------ GIVEN RECORDS

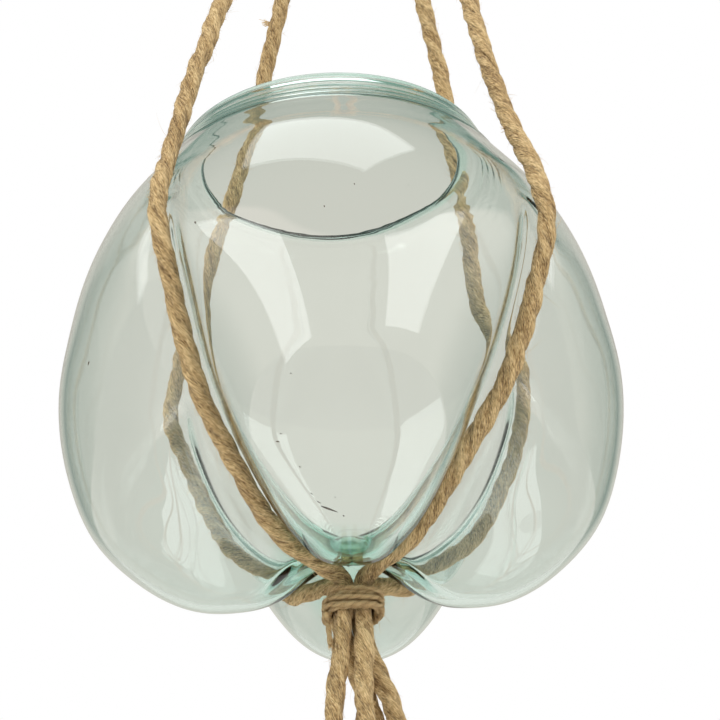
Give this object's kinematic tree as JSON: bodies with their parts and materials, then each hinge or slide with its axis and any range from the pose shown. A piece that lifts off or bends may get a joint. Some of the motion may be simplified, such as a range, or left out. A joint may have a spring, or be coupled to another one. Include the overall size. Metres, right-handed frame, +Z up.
{
  "type": "hanging glass terrarium",
  "caption": "Four-lobed blown glass vessel with an open ridged mouth, slung in jute ropes that lie in its folds and gather above and below.",
  "frame": {"origin": "inside top of the rope eye, where it bears on its hook", "axes": "+Z up, -Y towards the front lobe, +X to the right seen from the front"},
  "size_m": [0.2238, 0.2235, 0.6161],
  "materials": {
    "clear_glass": "clear blown glass with a faint green tint, fire-polished",
    "jute_rope": "soft laid jute, matt and hairy",
    "jute_cord": "thin laid jute cord, matt and hairy"
  },
  "bodies": {
    "root": {"glass_vessel": "clear_glass", "front_rope": "jute_rope", "rear_rope": "jute_rope", "top_whipping": "jute_cord", "bottom_whipping": "jute_cord"}
  },
  "joints": []
}
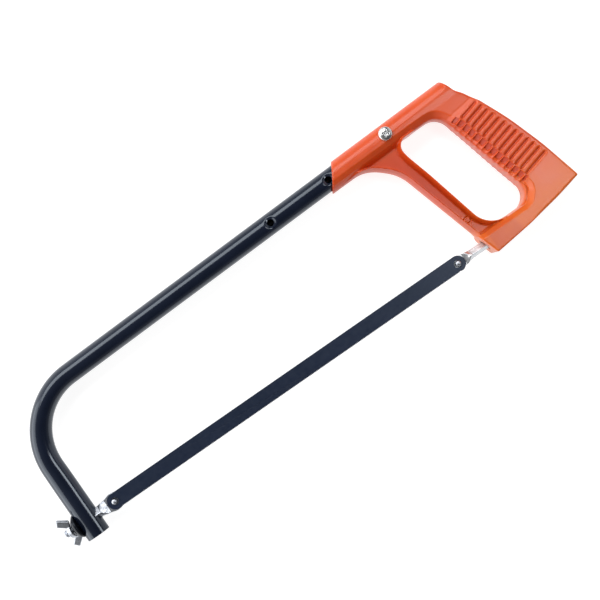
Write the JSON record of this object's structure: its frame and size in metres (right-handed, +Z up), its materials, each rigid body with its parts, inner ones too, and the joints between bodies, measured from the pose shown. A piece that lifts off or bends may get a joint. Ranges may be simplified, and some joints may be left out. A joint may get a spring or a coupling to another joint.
{
  "type": "hacksaw",
  "caption": "Hacksaw with a bent tube frame, a moulded D-shaped pistol handle, a straight toothed blade on two pins and a wing nut that tightens the blade.",
  "frame": {"origin": "under the middle of the whole saw's outline, on the surface it lies on", "axes": "+X along the blade from the wing nut towards the handle, +Y from the blade towards the tube, +Z up through the thickness of the saw as it lies on its side"},
  "size_m": [0.4493, 0.129, 0.0262],
  "materials": {
    "frame_paint": "gloss near-black navy enamel on steel tube",
    "handle_plastic": "orange moulded plastic, light satin",
    "zinc_plate": "bright zinc plate",
    "blade_paint": "dark navy satin enamel on spring steel",
    "washer_black": "gloss black enamel"
  },
  "bodies": {
    "saw_frame": {"frame_tube": "frame_paint", "handle": "handle_plastic", "handle_screw": "zinc_plate", "rear_holder": "zinc_plate", "rear_pin": "zinc_plate", "domed_washer": "washer_black"},
    "tension_bolt": {"tension_bolt": "zinc_plate", "front_pin": "zinc_plate"},
    "wing_nut": {"wing_nut": "zinc_plate"},
    "blade": {"blade": "blade_paint"}
  },
  "joints": [
    {"name": "wing_nut_turn", "type": "hinge", "parent": "saw_frame", "child": "wing_nut", "pos_m": [-0.21855, -0.05125, 0.0125], "axis": [-1, 0, 0], "range_deg": [0, 432]},
    {"name": "tension_slide", "type": "slide", "parent": "saw_frame", "child": "tension_bolt", "axis": [1, 0, 0], "range_m": [0, 0.0012]},
    {"name": "blade_lift", "type": "slide", "parent": "saw_frame", "child": "blade", "axis": [0, 0, 1], "range_m": [0, 0.008]}
  ],
  "couplings": [
    {"joint": "wing_nut_turn", "follows": "tension_slide", "rad_per_m": 6283.2}
  ]
}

------------

▸ STATED TASK
Exactly as they are written, print the entries again.

▸ RESULT OF THE TASK
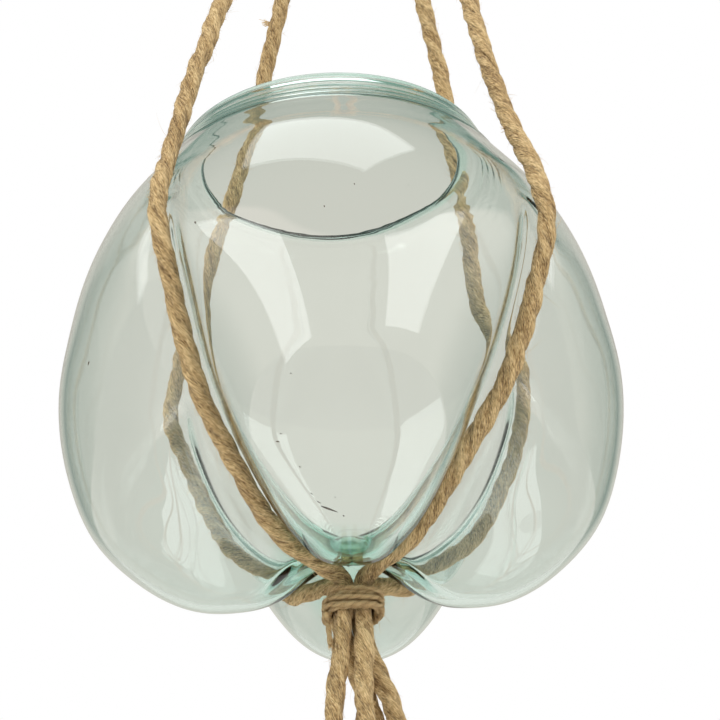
Give this object's kinematic tree as JSON: bodies with their parts and materials, then each hinge or slide with its axis and any range from the pose shown. A piece that lifts off or bends may get a joint. Some of the motion may be simplified, such as a range, or left out. A joint may have a spring, or be coupled to another one. Include the overall size. Metres, right-handed frame, +Z up.
{
  "type": "hanging glass terrarium",
  "caption": "Four-lobed blown glass vessel with an open ridged mouth, slung in jute ropes that lie in its folds and gather above and below.",
  "frame": {"origin": "inside top of the rope eye, where it bears on its hook", "axes": "+Z up, -Y towards the front lobe, +X to the right seen from the front"},
  "size_m": [0.2238, 0.2235, 0.6161],
  "materials": {
    "clear_glass": "clear blown glass with a faint green tint, fire-polished",
    "jute_rope": "soft laid jute, matt and hairy",
    "jute_cord": "thin laid jute cord, matt and hairy"
  },
  "bodies": {
    "root": {"glass_vessel": "clear_glass", "front_rope": "jute_rope", "rear_rope": "jute_rope", "top_whipping": "jute_cord", "bottom_whipping": "jute_cord"}
  },
  "joints": []
}
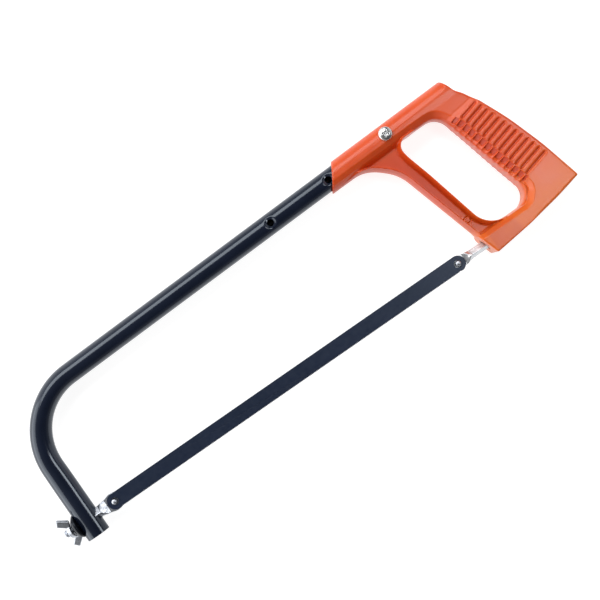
Write the JSON record of this object's structure: its frame and size in metres (right-handed, +Z up), its materials, each rigid body with its parts, inner ones too, and the joints between bodies, measured from the pose shown. A piece that lifts off or bends may get a joint. Ranges may be simplified, and some joints may be left out. A joint may get a spring or a coupling to another joint.
{
  "type": "hacksaw",
  "caption": "Hacksaw with a bent tube frame, a moulded D-shaped pistol handle, a straight toothed blade on two pins and a wing nut that tightens the blade.",
  "frame": {"origin": "under the middle of the whole saw's outline, on the surface it lies on", "axes": "+X along the blade from the wing nut towards the handle, +Y from the blade towards the tube, +Z up through the thickness of the saw as it lies on its side"},
  "size_m": [0.4493, 0.129, 0.0262],
  "materials": {
    "frame_paint": "gloss near-black navy enamel on steel tube",
    "handle_plastic": "orange moulded plastic, light satin",
    "zinc_plate": "bright zinc plate",
    "blade_paint": "dark navy satin enamel on spring steel",
    "washer_black": "gloss black enamel"
  },
  "bodies": {
    "saw_frame": {"frame_tube": "frame_paint", "handle": "handle_plastic", "handle_screw": "zinc_plate", "rear_holder": "zinc_plate", "rear_pin": "zinc_plate", "domed_washer": "washer_black"},
    "tension_bolt": {"tension_bolt": "zinc_plate", "front_pin": "zinc_plate"},
    "wing_nut": {"wing_nut": "zinc_plate"},
    "blade": {"blade": "blade_paint"}
  },
  "joints": [
    {"name": "wing_nut_turn", "type": "hinge", "parent": "saw_frame", "child": "wing_nut", "pos_m": [-0.21855, -0.05125, 0.0125], "axis": [-1, 0, 0], "range_deg": [0, 432]},
    {"name": "tension_slide", "type": "slide", "parent": "saw_frame", "child": "tension_bolt", "axis": [1, 0, 0], "range_m": [0, 0.0012]},
    {"name": "blade_lift", "type": "slide", "parent": "saw_frame", "child": "blade", "axis": [0, 0, 1], "range_m": [0, 0.008]}
  ],
  "couplings": [
    {"joint": "wing_nut_turn", "follows": "tension_slide", "rad_per_m": 6283.2}
  ]
}